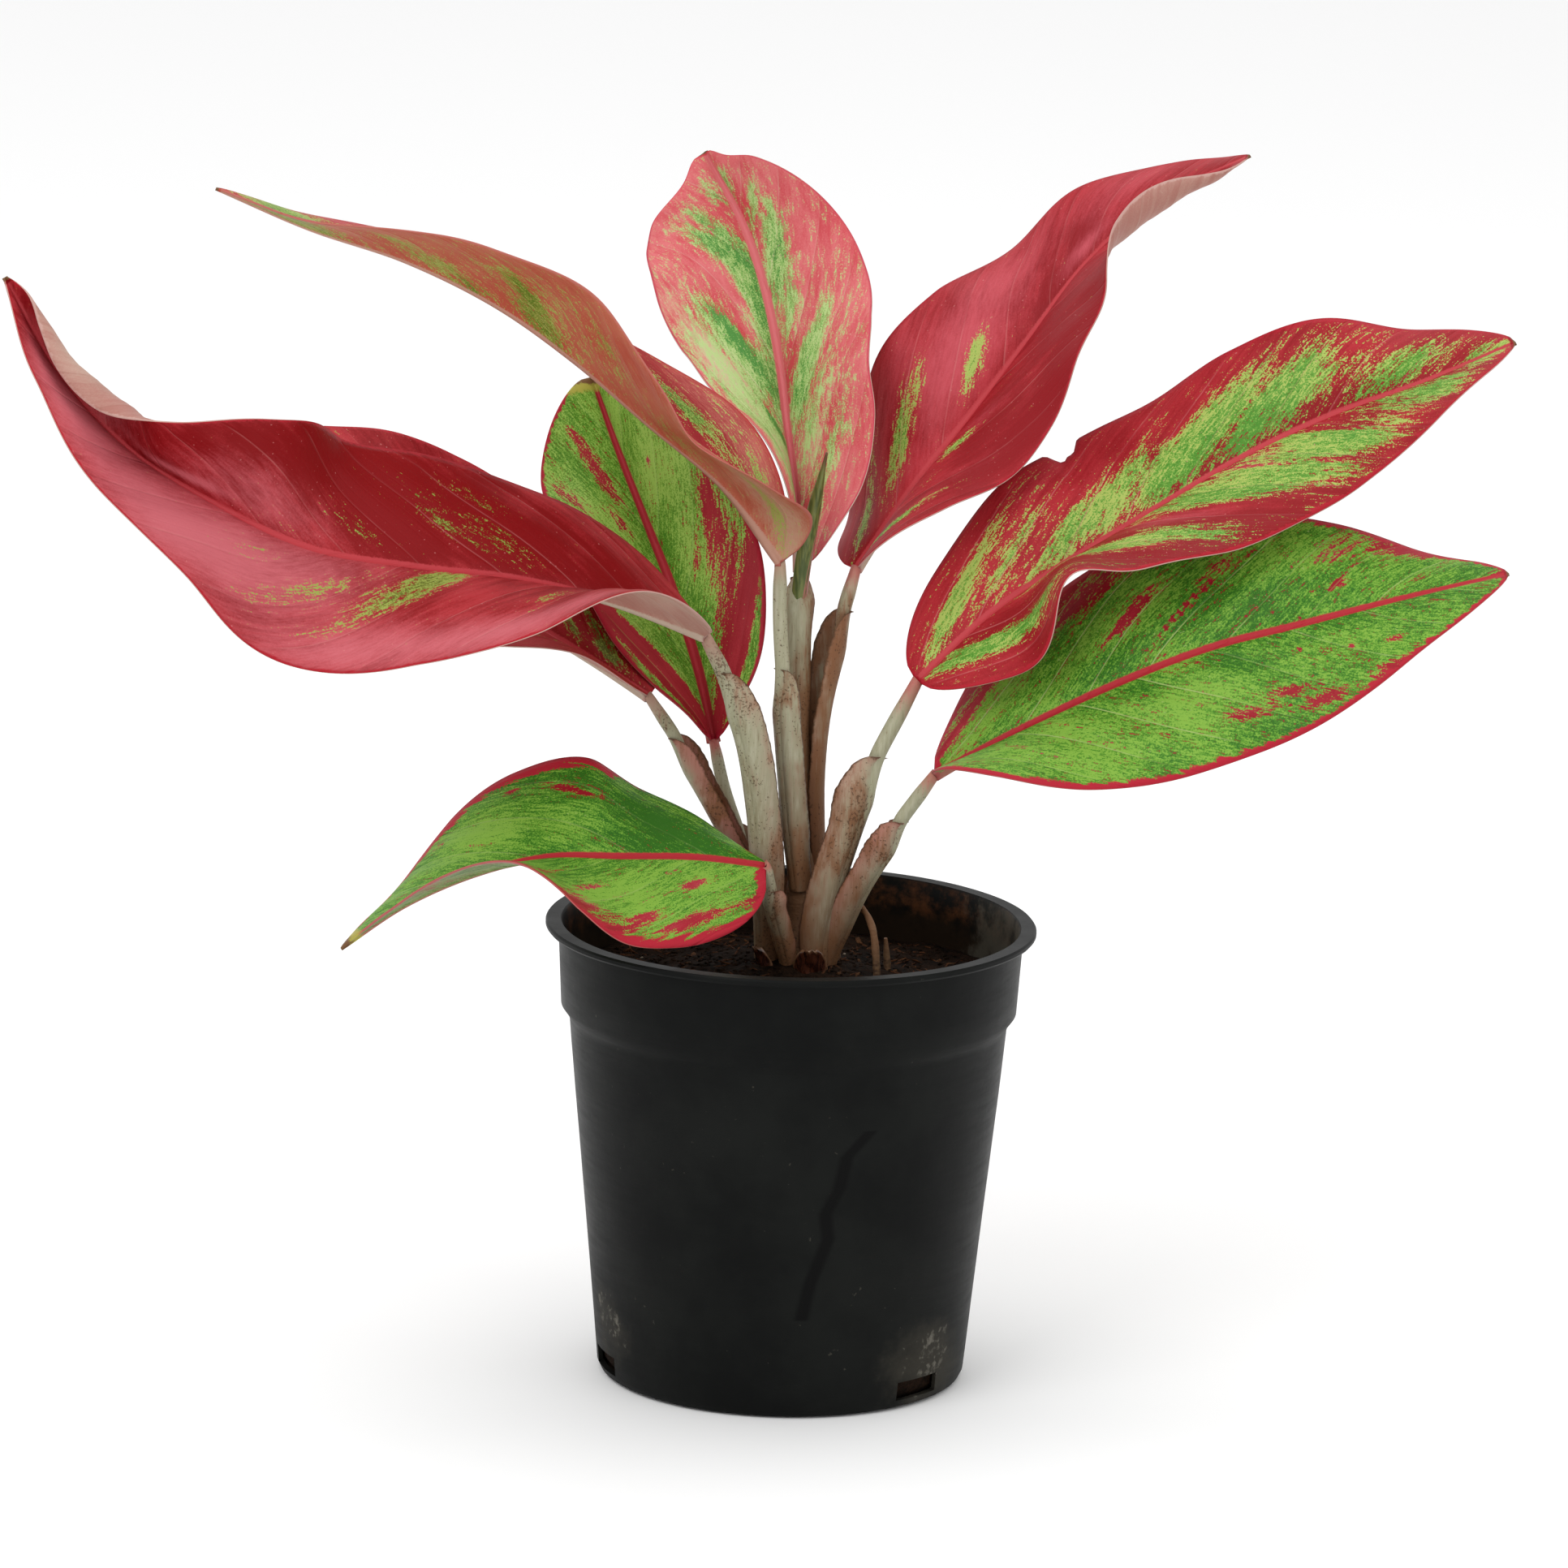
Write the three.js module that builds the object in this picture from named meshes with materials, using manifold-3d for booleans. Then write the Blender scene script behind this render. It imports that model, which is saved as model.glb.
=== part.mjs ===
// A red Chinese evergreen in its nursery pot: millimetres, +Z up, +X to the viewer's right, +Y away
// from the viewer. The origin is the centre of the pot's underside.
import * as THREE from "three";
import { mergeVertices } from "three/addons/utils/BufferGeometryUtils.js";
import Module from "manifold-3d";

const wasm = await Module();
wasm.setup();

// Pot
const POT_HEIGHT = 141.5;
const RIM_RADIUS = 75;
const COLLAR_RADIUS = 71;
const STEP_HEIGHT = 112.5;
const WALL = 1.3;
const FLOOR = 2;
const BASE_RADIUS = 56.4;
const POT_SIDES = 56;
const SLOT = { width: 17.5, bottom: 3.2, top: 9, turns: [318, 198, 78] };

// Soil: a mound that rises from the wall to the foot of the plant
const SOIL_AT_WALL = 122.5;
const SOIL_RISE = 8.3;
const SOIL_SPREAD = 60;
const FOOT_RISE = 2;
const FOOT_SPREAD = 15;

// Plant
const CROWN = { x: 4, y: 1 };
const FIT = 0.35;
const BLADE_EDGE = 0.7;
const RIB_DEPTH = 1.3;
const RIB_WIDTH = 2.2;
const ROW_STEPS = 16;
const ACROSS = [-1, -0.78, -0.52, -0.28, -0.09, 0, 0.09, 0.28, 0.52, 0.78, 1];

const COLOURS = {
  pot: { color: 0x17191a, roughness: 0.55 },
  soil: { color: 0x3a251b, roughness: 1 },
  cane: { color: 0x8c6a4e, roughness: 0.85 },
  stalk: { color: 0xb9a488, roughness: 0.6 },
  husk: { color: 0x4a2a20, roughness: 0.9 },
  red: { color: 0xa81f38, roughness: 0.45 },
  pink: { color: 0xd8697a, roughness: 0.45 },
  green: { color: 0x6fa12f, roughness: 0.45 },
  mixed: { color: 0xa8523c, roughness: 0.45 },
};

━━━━

▸ The task
Copy all data exactly, start to finish.

▸ Response
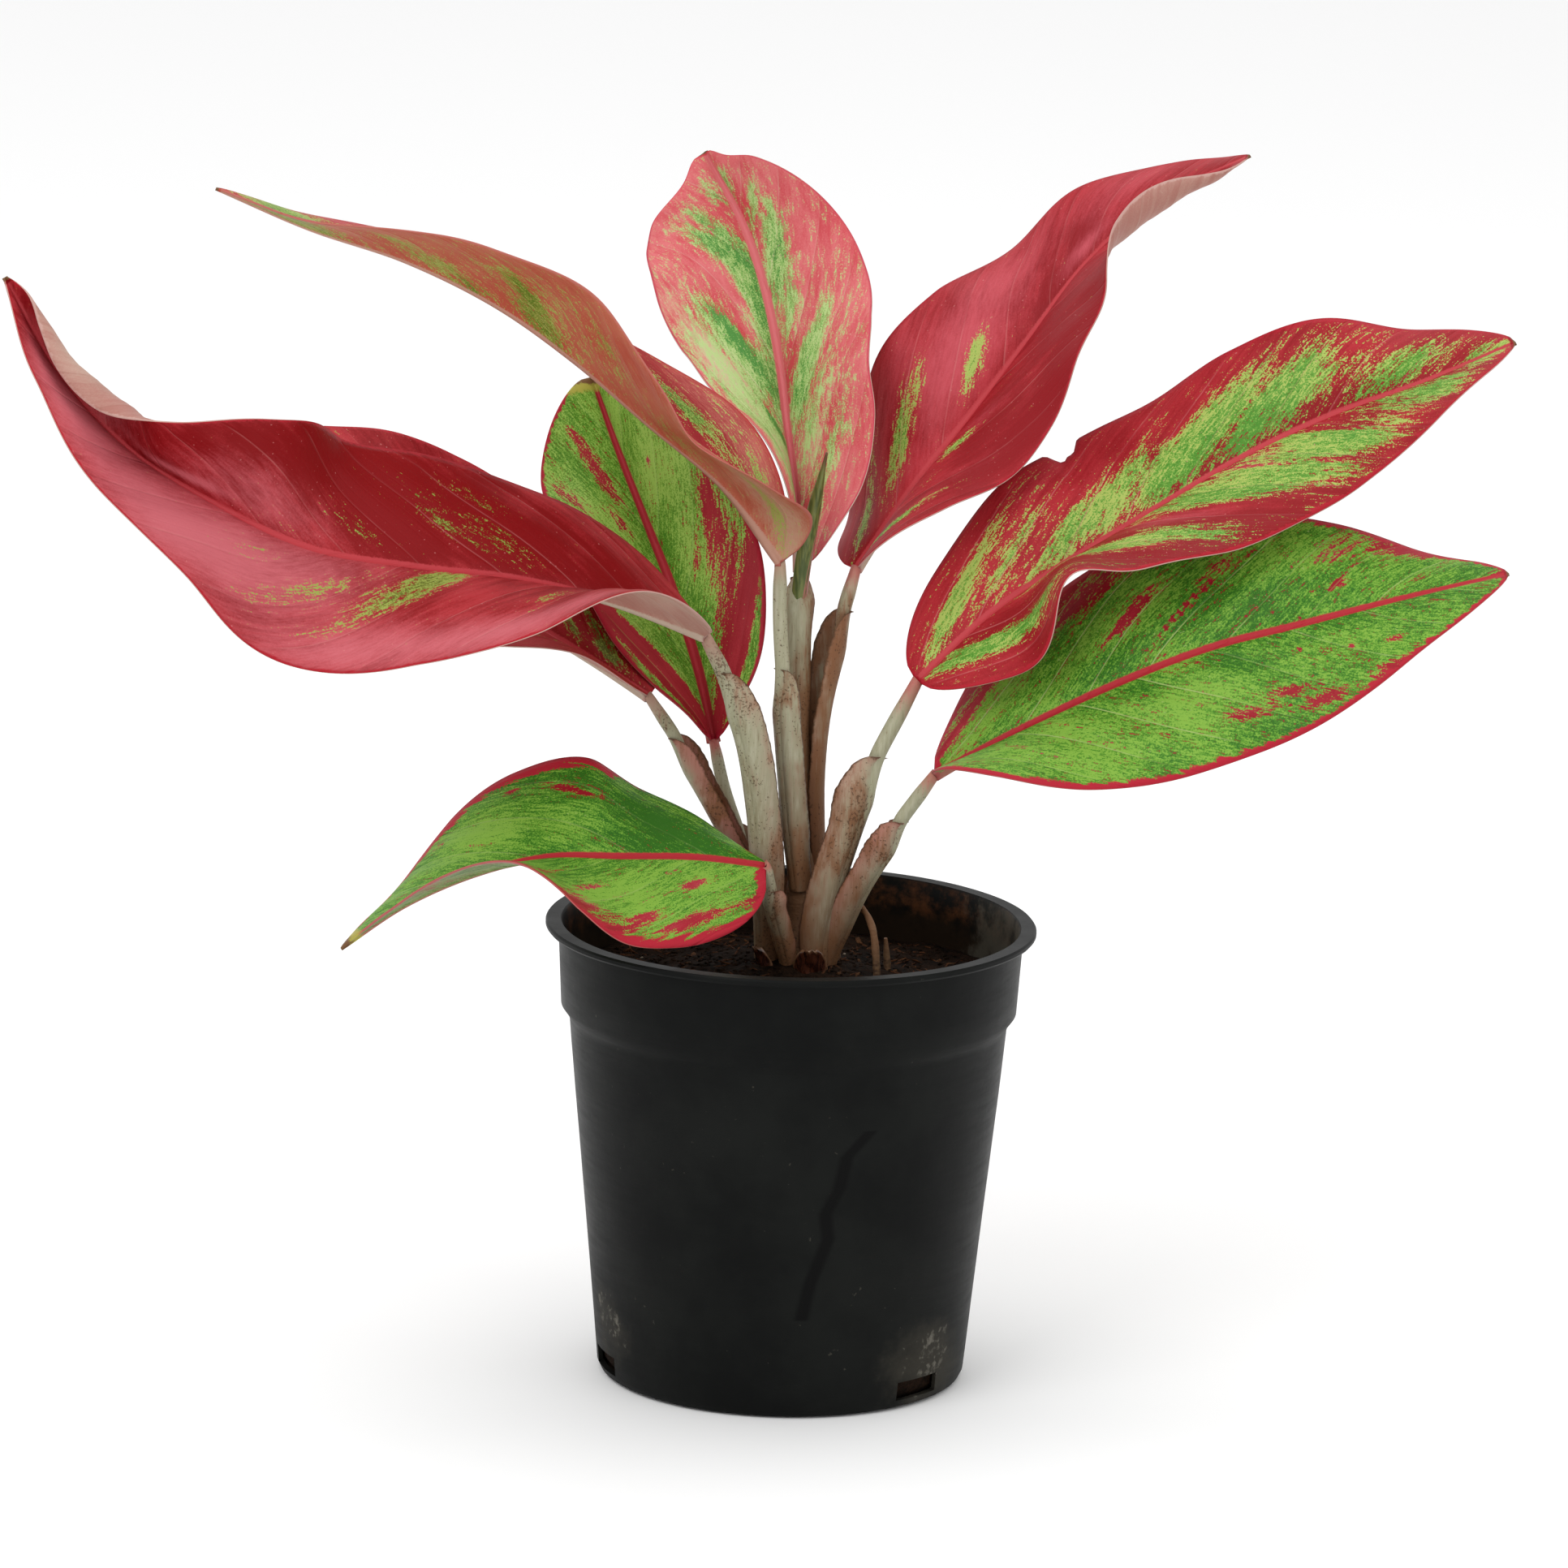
Write the three.js module that builds the object in this picture from named meshes with materials, using manifold-3d for booleans. Then write the Blender scene script behind this render. It imports that model, which is saved as model.glb.
=== part.mjs ===
// A red Chinese evergreen in its nursery pot: millimetres, +Z up, +X to the viewer's right, +Y away
// from the viewer. The origin is the centre of the pot's underside.
import * as THREE from "three";
import { mergeVertices } from "three/addons/utils/BufferGeometryUtils.js";
import Module from "manifold-3d";

const wasm = await Module();
wasm.setup();

// Pot
const POT_HEIGHT = 141.5;
const RIM_RADIUS = 75;
const COLLAR_RADIUS = 71;
const STEP_HEIGHT = 112.5;
const WALL = 1.3;
const FLOOR = 2;
const BASE_RADIUS = 56.4;
const POT_SIDES = 56;
const SLOT = { width: 17.5, bottom: 3.2, top: 9, turns: [318, 198, 78] };

// Soil: a mound that rises from the wall to the foot of the plant
const SOIL_AT_WALL = 122.5;
const SOIL_RISE = 8.3;
const SOIL_SPREAD = 60;
const FOOT_RISE = 2;
const FOOT_SPREAD = 15;

// Plant
const CROWN = { x: 4, y: 1 };
const FIT = 0.35;
const BLADE_EDGE = 0.7;
const RIB_DEPTH = 1.3;
const RIB_WIDTH = 2.2;
const ROW_STEPS = 16;
const ACROSS = [-1, -0.78, -0.52, -0.28, -0.09, 0, 0.09, 0.28, 0.52, 0.78, 1];

const COLOURS = {
  pot: { color: 0x17191a, roughness: 0.55 },
  soil: { color: 0x3a251b, roughness: 1 },
  cane: { color: 0x8c6a4e, roughness: 0.85 },
  stalk: { color: 0xb9a488, roughness: 0.6 },
  husk: { color: 0x4a2a20, roughness: 0.9 },
  red: { color: 0xa81f38, roughness: 0.45 },
  pink: { color: 0xd8697a, roughness: 0.45 },
  green: { color: 0x6fa12f, roughness: 0.45 },
  mixed: { color: 0xa8523c, roughness: 0.45 },
};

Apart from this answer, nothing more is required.